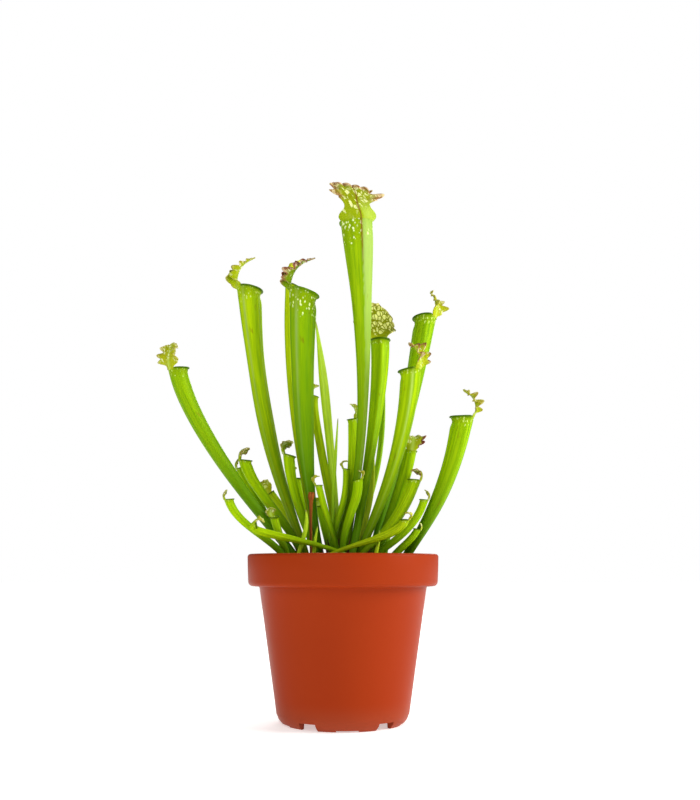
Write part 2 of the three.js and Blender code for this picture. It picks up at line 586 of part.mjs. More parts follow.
function potBody() {
  const floorTop = FLOOR_HEIGHT + FLOOR_THICK;
  const slope = (BODY_TOP_RADIUS - BODY_LOW_RADIUS) / (BAND_BOTTOM - CREASE_HEIGHT);
  const innerLow = BODY_LOW_RADIUS + slope * (floorTop - CREASE_HEIGHT) - POT_WALL;
  const bandFloor = BAND_BOTTOM + POT_WALL;
  const bandInner = BAND_LOW_RADIUS - POT_WALL - BAND_SLACK;
  const rimInner = RIM_RADIUS - RIM_ROUND;
  const profile = [
    [0, FLOOR_HEIGHT],
    [FOOT_RADIUS - FOOT_WALL - FOOT_SLOPE, FLOOR_HEIGHT],
    [FOOT_RADIUS - FOOT_WALL, 0],
    [FOOT_RADIUS, 0],
    [FOOT_RADIUS + FOOT_SPREAD, CREASE_HEIGHT * 0.42],
    [BODY_LOW_RADIUS, CREASE_HEIGHT],
    [BODY_TOP_RADIUS, BAND_BOTTOM],
    [BAND_LOW_RADIUS - BAND_ROUND, BAND_BOTTOM],
    [BAND_LOW_RADIUS - BAND_ROUND * 0.3, BAND_BOTTOM + BAND_ROUND * 0.3],
    [BAND_LOW_RADIUS, BAND_BOTTOM + BAND_ROUND],
    [RIM_RADIUS, POT_HEIGHT - RIM_ROUND],
    [RIM_RADIUS - RIM_ROUND * 0.3, POT_HEIGHT - RIM_ROUND * 0.3],
    [RIM_RADIUS - RIM_ROUND * 0.7, POT_HEIGHT],
    [rimInner, POT_HEIGHT - RIM_ROUND * 0.2],
    [rimInner, POT_HEIGHT - RIM_ROUND],
    [bandInner, bandFloor + SHOULDER_ROUND],
    [bandInner - SHOULDER_ROUND, bandFloor],
    [BODY_TOP_RADIUS - POT_WALL + SHOULDER_ROUND / 2, bandFloor],
    [BODY_TOP_RADIUS - POT_WALL, bandFloor - SHOULDER_ROUND],
    [innerLow, floorTop],
    [0, floorTop],
  ];
  let body = solid(turned(profile, POT_SIDES));
  const step = 360 / FOOT_COUNT;
  for (let i = 0; i < FOOT_COUNT; i += 1) {
    const foot = FOOT_MIDDLE + step * i;
    const notch = foot + step / 2;
    const inner = FOOT_RADIUS - NOTCH_DEPTH;
    const outer = BODY_TOP_RADIUS;
    body = body.subtract(solid(ringSlice(notch, NOTCH_ANGLE, inner, outer, -1, FLOOR_HEIGHT)));
    body = body.subtract(solid(ringSlice(foot, RECESS_ANGLE, inner, outer, -1, RECESS_HEIGHT)));
    const turn = THREE.MathUtils.degToRad(notch);
    const x = DRAIN_CIRCLE * Math.cos(turn);
    const y = DRAIN_CIRCLE * Math.sin(turn);
    body = body.subtract(solid(upright(DRAIN_RADIUS, FLOOR_HEIGHT - 1, floorTop + 1, x, y, DRAIN_SIDES)));
  }
  return body.subtract(solid(upright(DRAIN_RADIUS, FLOOR_HEIGHT - 1, floorTop + 1, 0, 0, DRAIN_SIDES)));
}

// The rootstock: a knobbly bar that lies in the soil under the leaves.
function crownBody(grow) {
  const top = PEG_BOTTOM - GAP;
  const ball = new THREE.SphereGeometry(1, 14, 7);
  ball.rotateX(Math.PI / 2);
  const place = ball.getAttribute("position");
  for (let i = 0; i < place.count; i += 1) {
    const x = place.getX(i);
    const y = place.getY(i);
    const z = place.getZ(i);
    const knob = 1 + CROWN_KNOBS * Math.sin(9 * x + 2) * Math.cos(7 * y);
    const round = Math.abs(z) > 0.99 ? 1 : knob;
    place.setXYZ(
      i,
      x * round * (CROWN_LENGTH / 2 + grow) + CROWN_MIDDLE,
      y * round * (CROWN_WIDTH + grow),
      top - CROWN_DEPTH / 2 + z * (CROWN_DEPTH / 2 + (z < 0 ? grow : grow * 0.9)),
    );
  }
  return solid(ball);
}

function soilBody() {
  const floorTop = FLOOR_HEIGHT + FLOOR_THICK + GAP;
  const slope = (BODY_TOP_RADIUS - BODY_LOW_RADIUS) / (BAND_BOTTOM - CREASE_HEIGHT);
  const wallLow = BODY_LOW_RADIUS + slope * (floorTop - CREASE_HEIGHT) - POT_WALL - GAP * 1.5;
  const shoulder = BAND_BOTTOM + POT_WALL + GAP;
  const edge = BAND_LOW_RADIUS - POT_WALL - BAND_SLACK - GAP * 3;
  const profile = [
    [0, floorTop],
    [wallLow, floorTop],
    [BODY_TOP_RADIUS - POT_WALL - GAP * 1.5, shoulder - SHOULDER_ROUND],
    [BODY_TOP_RADIUS - POT_WALL + SHOULDER_ROUND / 4, shoulder],
    [edge - SHOULDER_ROUND, shoulder],
    [edge, shoulder + SHOULDER_ROUND + GAP],
    [edge, SOIL_TOP - 1],
    ...SOIL_RINGS.map((radius) => [radius, SOIL_TOP]),
  ];
  const block = turned(profile, SOIL_SIDES);
  const place = block.getAttribute("position");
  for (let i = 0; i < place.count; i += 1) {
    const x = place.getX(i);
    const y = place.getY(i);
    if (place.getZ(i) > SOIL_TOP - 2) {
      const heap = Math.sin(x * 0.16 + 1) * Math.cos(y * 0.19) + 0.6 * Math.sin(y * 0.31 - x * 0.22);
      place.setZ(i, place.getZ(i) + HEAP * (heap - 0.75));
    }
  }
  let soil = solid(block).subtract(crownBody(GAP));
  for (const leaf of LEAVES) {
    const radius = (leaf.widths[0] / 2 + GAP) / Math.cos(Math.PI / PEG_SIDES);
    const [x, y] = leaf.foot;
    soil = soil.subtract(solid(upright(radius, PEG_BOTTOM - 2 * GAP, SOIL_TOP + 4, x, y, PEG_SIDES)));
  }
  return cleaned(soil);
}

const LOOKS = {
  pot: { color: 0xb8452a, roughness: 0.45 },
  soil: { color: 0x3a2a1d, roughness: 1 },
  crown: { color: 0x6b4a2c, roughness: 0.9 },
  dried: { color: 0x7a3b1e, roughness: 0.9 },
  leaf: { color: 0x9cc014, roughness: 0.45 },
};

const plant = new THREE.Group();

function addPiece(name, body, look) {
  const material = new THREE.MeshStandardMaterial({ ...LOOKS[look], metalness: 0 });
  const mesh = new THREE.Mesh(geometryOf(body), material);
  mesh.name = name;
  plant.add(mesh);
}

addPiece("pot", potBody(), "pot");
addPiece("soil", soilBody(), "soil");
addPiece("rootstock", crownBody(0), "crown");
for (const leaf of LEAVES) addPiece(leaf.name, leafBody(leaf), leaf.name === "dried_stub" ? "dried" : "leaf");

// The origin is the middle of the underside of the whole plant's box.
const span = new THREE.Box3().setFromObject(plant);
const middle = span.getCenter(new THREE.Vector3());
plant.position.set(-middle.x, -middle.y, -span.min.z);

const group = new THREE.Group();
group.add(plant);
group.updateMatrixWorld(true);

export default group;
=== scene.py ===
import math
import random
from dataclasses import dataclass

import bpy
import numpy as np
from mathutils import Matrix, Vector


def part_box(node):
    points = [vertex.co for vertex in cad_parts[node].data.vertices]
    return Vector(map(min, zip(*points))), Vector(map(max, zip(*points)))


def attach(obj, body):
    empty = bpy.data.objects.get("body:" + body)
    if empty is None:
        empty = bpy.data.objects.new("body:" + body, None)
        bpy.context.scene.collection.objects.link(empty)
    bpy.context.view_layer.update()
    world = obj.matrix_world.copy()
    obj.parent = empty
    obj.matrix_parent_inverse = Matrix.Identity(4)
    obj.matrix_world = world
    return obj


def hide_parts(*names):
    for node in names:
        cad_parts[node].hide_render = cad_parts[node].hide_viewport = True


bl_info = {
    "name": "Potted trumpet pitcher plant",
    "version": (1, 0, 0),
    "blender": (4, 5, 0),
    "location": "3D View > Sidebar > Pitcher plant",
    "description": "Builds a clump of trumpet pitchers in a terracotta coloured plastic pot",
    "category": "Add Mesh",
}

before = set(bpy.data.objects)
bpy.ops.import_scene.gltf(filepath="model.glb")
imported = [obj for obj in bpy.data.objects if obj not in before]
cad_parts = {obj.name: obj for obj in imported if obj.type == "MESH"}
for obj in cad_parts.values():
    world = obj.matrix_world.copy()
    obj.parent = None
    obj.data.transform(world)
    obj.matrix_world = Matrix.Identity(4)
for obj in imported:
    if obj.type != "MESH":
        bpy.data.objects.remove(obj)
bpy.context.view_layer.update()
MM = 0.001

# The corners of the pot's box in metres, and the pot's upright axis in millimetres
POT_LOW, POT_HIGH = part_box("pot")
AXIS_X = (POT_LOW.x + POT_HIGH.x) / 2 / MM
AXIS_Y = (POT_LOW.y + POT_HIGH.y) / 2 / MM

# Heights of a leaf's buried foot, of the start of its bend and of the soil, and the thickness of a
# tube's wall, in millimetres, as the solids have them
PEG_BOTTOM = 99.0
BEND_START = 107.5
SOIL_TOP = 106.0
WALL = 0.95

# How far under the mouth a tube's wall ends and its cup and hood start, in mouth radii
UNDER_MOUTH = 0.3
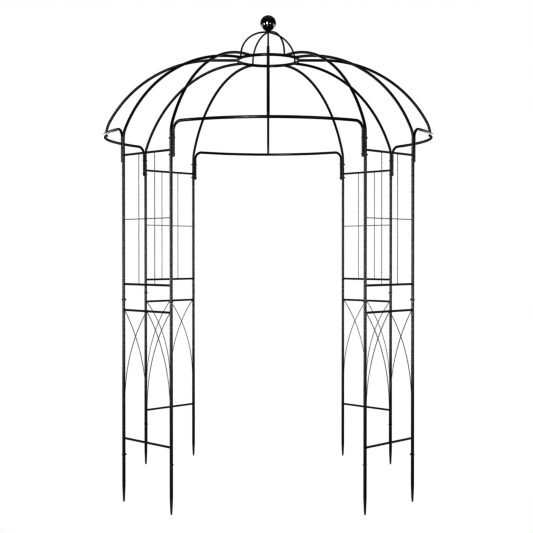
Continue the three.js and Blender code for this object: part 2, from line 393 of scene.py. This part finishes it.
def bent_bar(route, diameter, sides=ROD_SIDES, worn_start=0.0, worn_end=0.0):
    """A round bar along a route of points, with broken edges at its ends."""
    radius = diameter / 2
    edge = min(BROKEN_EDGE, radius / 4)

    def end_steps(end, next_point, worn):
        way = next_point - end
        band = min(RUBBED_BAND, way.length / 2)
        way.normalize()
        return [(end, radius - edge, worn), (end + way * edge, radius, worn), (end + way * band, radius, 0)]

    steps = end_steps(route[0], route[1], worn_start)
    steps += [(point, radius, 0) for point in route[1:-1]]
    steps += end_steps(route[-1], route[-2], worn_end)[::-1]
    points = [step[0] for step in steps]
    rings = []
    side = (points[1] - points[0]).orthogonal().normalized()
    for i, (point, width, _) in enumerate(steps):
        along = (points[min(i + 1, len(points) - 1)] - points[max(i - 1, 0)]).normalized()
        side = (side - along * side.dot(along)).normalized()
        other = along.cross(side)
        rings.append([
            point + (side * math.cos(turn) + other * math.sin(turn)) * width
            for turn in (2 * math.pi * j / sides for j in range(sides))
        ])
    return skin(rings, [step[2] for step in steps])


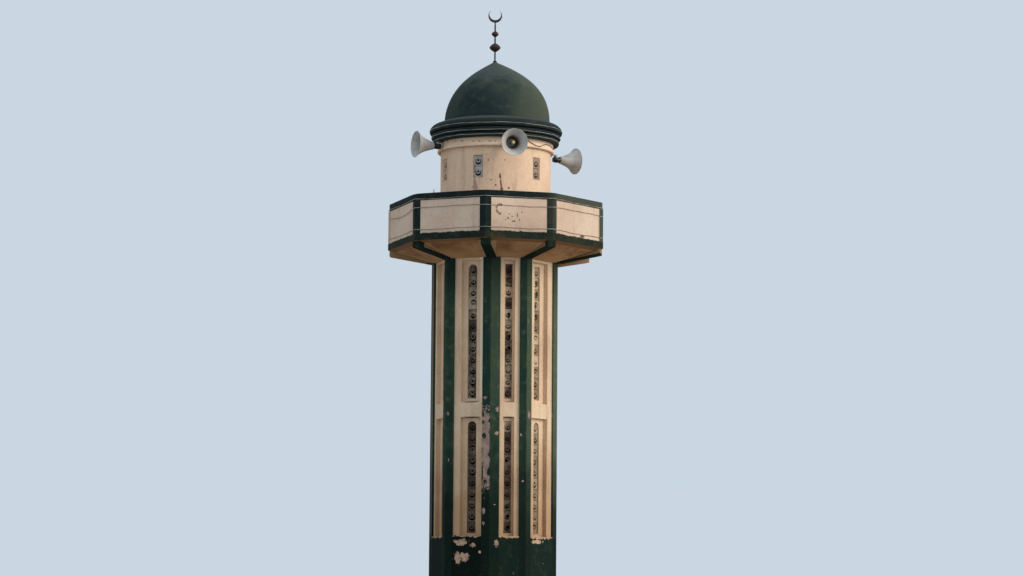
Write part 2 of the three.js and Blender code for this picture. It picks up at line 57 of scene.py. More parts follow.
sky = bpy.data.worlds.new("pale_sky")
sky.use_nodes = True
sky_light = sky.node_tree.nodes["Background"]
sky_light.inputs["Color"].default_value = (0.59, 0.68, 0.765, 1)
sky_light.inputs["Strength"].default_value = 1.0
bpy.context.scene.world = sky

key_azimuth = math.radians(68)
key_elevation = math.radians(24)
bpy.ops.object.light_add(type="SUN")
key = bpy.context.object
key.name = "key_light"
key.data.energy = 2.1
key.data.color = (1.0, 0.89, 0.74)
key.data.angle = math.radians(35)
key.rotation_euler = (math.pi / 2 - key_elevation, 0, key_azimuth)

# Floor: a plain pale disc
bpy.ops.mesh.primitive_circle_add(vertices=96, radius=90, fill_type="NGON")
floor = bpy.context.object
floor.name = "floor"
floor_paint = bpy.data.materials.new("floor_paint")
floor_paint.use_nodes = True
floor_shader = floor_paint.node_tree.nodes["Principled BSDF"]
floor_shader.inputs["Base Color"].default_value = (0.34, 0.32, 0.29, 1)
floor_shader.inputs["Roughness"].default_value = 0.95
floor.data.materials.append(floor_paint)


# Shaft walls: cement render on masonry between the corner pilasters, limewashed cream over a green
# dado. The paint is patchy, streaked by rain, scuffed off at the dado's top, and darkened under ledges
# by dirt and painted shade.
class Value:
    """A socket whose value varies over a surface. Python's operators on it add Math nodes."""

    def __init__(self, finish, socket):
        self.finish = finish
        self.socket = socket

    def __add__(self, other):
        return self.finish.maths("ADD", self, other)

    def __radd__(self, other):
        return self.finish.maths("ADD", other, self)

    def __sub__(self, other):
        return self.finish.maths("SUBTRACT", self, other)

    def __rsub__(self, other):
        return self.finish.maths("SUBTRACT", other, self)

    def __mul__(self, other):
        return self.finish.maths("MULTIPLY", self, other)

    def __rmul__(self, other):
        return self.finish.maths("MULTIPLY", other, self)


def shade(red, green, blue):
    """A colour as a screen shows it, in 0 to 255, turned into the linear one that a shader reads."""
    return tuple(((channel / 255 + 0.055) / 1.055) ** 2.4 for channel in (red, green, blue)) + (1,)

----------

● **Objective**
Only the lines from the one containing "whole plant's box." through the one containing "for node in" are to be reproduced, exactly as they appear.

● **Full response**
// The origin is the middle of the underside of the whole plant's box.
const span = new THREE.Box3().setFromObject(plant);
const middle = span.getCenter(new THREE.Vector3());
plant.position.set(-middle.x, -middle.y, -span.min.z);

const group = new THREE.Group();
group.add(plant);
group.updateMatrixWorld(true);

export default group;
=== scene.py ===
import math
import random
from dataclasses import dataclass

import bpy
import numpy as np
from mathutils import Matrix, Vector


def part_box(node):
    points = [vertex.co for vertex in cad_parts[node].data.vertices]
    return Vector(map(min, zip(*points))), Vector(map(max, zip(*points)))


def attach(obj, body):
    empty = bpy.data.objects.get("body:" + body)
    if empty is None:
        empty = bpy.data.objects.new("body:" + body, None)
        bpy.context.scene.collection.objects.link(empty)
    bpy.context.view_layer.update()
    world = obj.matrix_world.copy()
    obj.parent = empty
    obj.matrix_parent_inverse = Matrix.Identity(4)
    obj.matrix_world = world
    return obj


def hide_parts(*names):
    for node in names:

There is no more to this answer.